(SHORT PROBLEM): Copy out exactly the lines from the start of the data to the line containing "FLAT_CUT = 0.8". Include both.

——————————

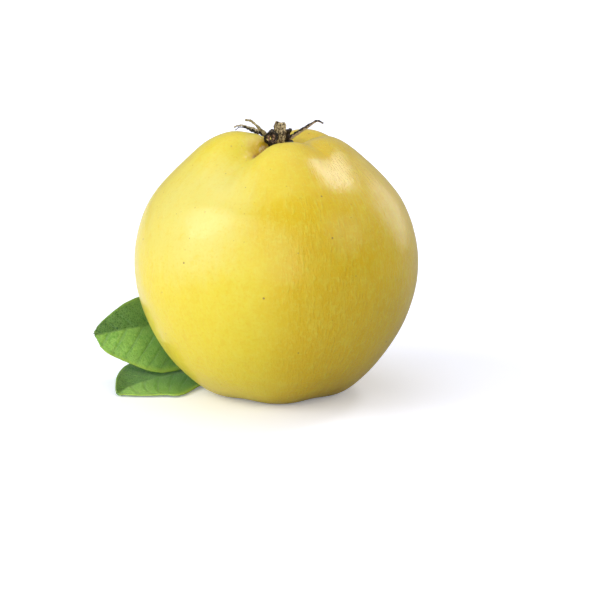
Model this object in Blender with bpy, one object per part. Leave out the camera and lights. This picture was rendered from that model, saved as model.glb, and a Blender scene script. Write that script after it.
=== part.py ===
"""A ripe quince as picked, standing on its stem end with its dry flower parts up.

The fruit grew at the tip of a short leafy shoot, so the stub of that shoot lies in a furrow of
its base and carries two leaves, which lean out to the left and rest on the same surface.
Metres, +Z up, front towards -Y. The origin is under the middle of the whole part.
"""

import math

import bmesh
import bpy
import numpy as np
from mathutils import Quaternion, Vector, noise

MM = 0.001

# --- Fruit -----------------------------------------------------------------------------------
FRUIT_RADIUS = 45.0 * MM
FRUIT_HEIGHT = 83.6 * MM
OUTLINE_STEPS = 50
ROUND_STEPS = 64
FLAT_CUT = 0.8 * MM  # how far the ripe flesh has flattened where it stands

# Half outline of the fruit, from the eye down to the stem: (share of radius, share of height).
HALF_OUTLINE = [
    (0.000, 0.904),
    (0.060, 0.904),
    (0.105, 0.917),
    (0.132, 0.947),
    (0.185, 0.977),
    (0.310, 1.000),
    (0.428, 0.984),
    (0.538, 0.946),
    (0.661, 0.885),
    (0.779, 0.821),
    (0.870, 0.757),
    (0.931, 0.693),
    (0.970, 0.631),
    (0.995, 0.571),
    (1.003, 0.513),
    (0.997, 0.445),
    (0.963, 0.370),
    (0.907, 0.290),
    (0.838, 0.220),
    (0.757, 0.155),
    (0.694, 0.115),
    (0.610, 0.070),
    (0.524, 0.033),
    (0.430, 0.009),
    (0.330, 0.001),
    (0.225, 0.030),
    (0.135, 0.085),
    (0.060, 0.113),
    (0.000, 0.116),
]

# The furrows between the five lobes: direction in degrees, depth at the eye end, and the
# half widths in radians on the clockwise and on the counter-clockwise side.
FURROWS = [
    (-122.0, 5.9 * MM, 0.30, 0.27),
    (-52.0, 1.5 * MM, 0.20, 0.26),
    (22.0, 2.2 * MM, 0.24, 0.22),
    (94.0, 2.4 * MM, 0.26, 0.22),
    (143.0, 1.6 * MM, 0.20, 0.20),
]
# The lobes at the eye end: direction in degrees, and how far each rises over the mean outline.
LOBES = [
    (-86.0, -1.1 * MM),
    (-16.0, -0.7 * MM),
    (58.0, -0.3 * MM),
    (130.0, -2.8 * MM),
    (199.0, 1.2 * MM),
]
# The left lobe reaches in to the dry flower parts: its direction, half width and rise there.
LEFT_SWELL = (188.0, 0.66, 1.9 * MM)
BODY_FURROW = 0.7 * MM
BASE_FURROW = 0.9 * MM
SHOOT_FURROW = 7.0 * MM  # the furrow that the shoot lies in
SHOOT_FURROW_WIDTH = 0.30
SHOOT_FURROW_INDEX = 3
UNEVENNESS = 0.55 * MM
UNEVENNESS_SIZE = 26.0 * MM

# --- Dry flower parts ------------------------------------------------------------------------
EYE = Vector((1.2 * MM, 0.0, 0.0))  # the eye sits a little off the middle of the fruit
TUBE_OUTER = 4.3 * MM
TUBE_INNER = 3.0 * MM
TUBE_FLOOR = 1.0 * MM
TUBE_BOTTOM = 76.1 * MM
TUBE_HEIGHT = 4.2 * MM
STAMENS = 14
STAMEN_RADIUS = 0.24 * MM
STAMEN_HEIGHTS = (6.2, 4.4, 5.5, 4.9)
STAMEN_LEANS = (1.1, 0.7, 1.3, 0.9)
THREAD_STEPS = (0.0, 0.4, 0.8, 0.85, 0.94, 1.0)  # the last three are its knob
STYLES = 5
STYLE_RADIUS = 0.24 * MM
STYLE_HEIGHTS = (5.4, 6.2, 5.0)
STYLE_LEANS = (0.1, 0.3)
GAP = 0.35 * MM  # left between pieces that touch

# Each sepal's midline from the rim of the tube to its tip, then its half widths from base to
# tip, in millimetres from the middle of the tube at the height of the fruit's base. The last
# numbers are the direction its back turns to and how far it is twisted, in degrees.
SEPALS = {
    "sepal_left_low": (
        [
            (-3.9, 1.0, 81.1),
            (-5.3, 0.9, 82.1),
            (-7.1, 0.7, 82.9),
            (-9.6, 0.5, 83.8),
            (-11.3, 0.4, 84.5),
            (-12.8, 0.4, 84.5),
            (-14.3, 0.4, 83.8),
        ],
        (0.60, 0.75, 0.80, 0.70, 0.55, 0.45, 0.30),
        180.0,
        -62.0,
    ),
    "sepal_left_high": (
        [
            (-3.7, -1.6, 81.0),
            (-4.8, -1.6, 82.4),
            (-6.4, -1.5, 84.0),
            (-7.8, -1.4, 85.3),
            (-9.3, -1.3, 86.4),
            (-10.9, -1.3, 86.6),
        ],
        (0.55, 0.60, 0.48, 0.38, 0.32, 0.25),
        180.0,
        -75.0,
    ),
    "sepal_upright": (
        [(0.2, -5.0, 80.0), (0.0, -5.0, 82.0), (-0.1, -4.8, 83.8), (0.0, -4.4, 85.3), (0.8, -3.9, 86.7)],
        (1.4, 2.0, 2.3, 2.2, 1.3),
        -90.0,
        0.0,
    ),
    "sepal_right": (
        [
            (2.6, -2.9, 81.0),
            (4.4, -3.1, 82.4),
            (7.4, -2.8, 84.2),
            (9.6, -2.3, 85.5),
            (11.2, -1.9, 86.4),
            (12.3, -1.7, 86.2),
            (13.4, -1.6, 85.6),
        ],
        (0.55, 0.70, 0.62, 0.50, 0.38, 0.34, 0.25),
        0.0,
        62.0,
    ),
    "sepal_rolled": (
        [
            (-3.8, -4.1, 80.2),
            (-4.5, -5.6, 81.1),
            (-4.3, -6.9, 82.6),
            (-3.1, -7.1, 84.0),
            (-1.6, -7.1, 83.7),
            (-1.1, -7.1, 82.2),
            (-2.2, -7.0, 81.1),
            (-3.3, -7.0, 81.9),
            (-3.1, -7.0, 82.9),
            (-2.3, -7.0, 82.7),
        ],
        (0.8, 0.9, 1.0, 1.1, 1.1, 1.1, 1.05, 1.0, 0.9, 0.7),
        180.0,
        0.0,
    ),
}
SEPAL_THICKNESS = 0.55 * MM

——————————

(SOLUTION BELOW):
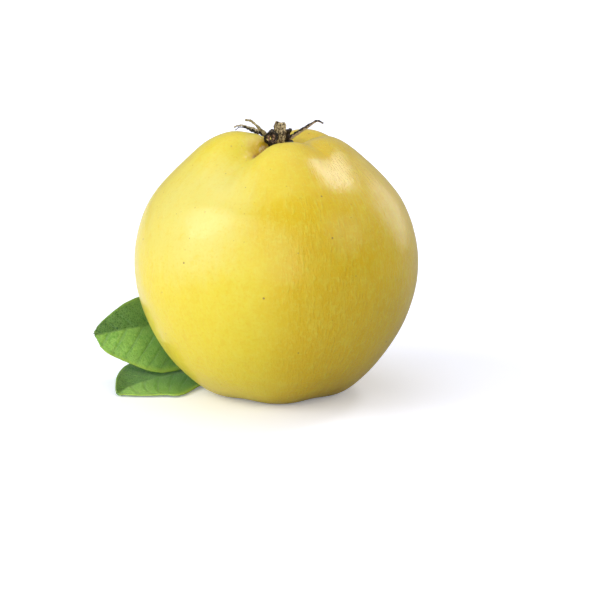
Model this object in Blender with bpy, one object per part. Leave out the camera and lights. This picture was rendered from that model, saved as model.glb, and a Blender scene script. Write that script after it.
=== part.py ===
"""A ripe quince as picked, standing on its stem end with its dry flower parts up.

The fruit grew at the tip of a short leafy shoot, so the stub of that shoot lies in a furrow of
its base and carries two leaves, which lean out to the left and rest on the same surface.
Metres, +Z up, front towards -Y. The origin is under the middle of the whole part.
"""

import math

import bmesh
import bpy
import numpy as np
from mathutils import Quaternion, Vector, noise

MM = 0.001

# --- Fruit -----------------------------------------------------------------------------------
FRUIT_RADIUS = 45.0 * MM
FRUIT_HEIGHT = 83.6 * MM
OUTLINE_STEPS = 50
ROUND_STEPS = 64
FLAT_CUT = 0.8 * MM  # how far the ripe flesh has flattened where it stands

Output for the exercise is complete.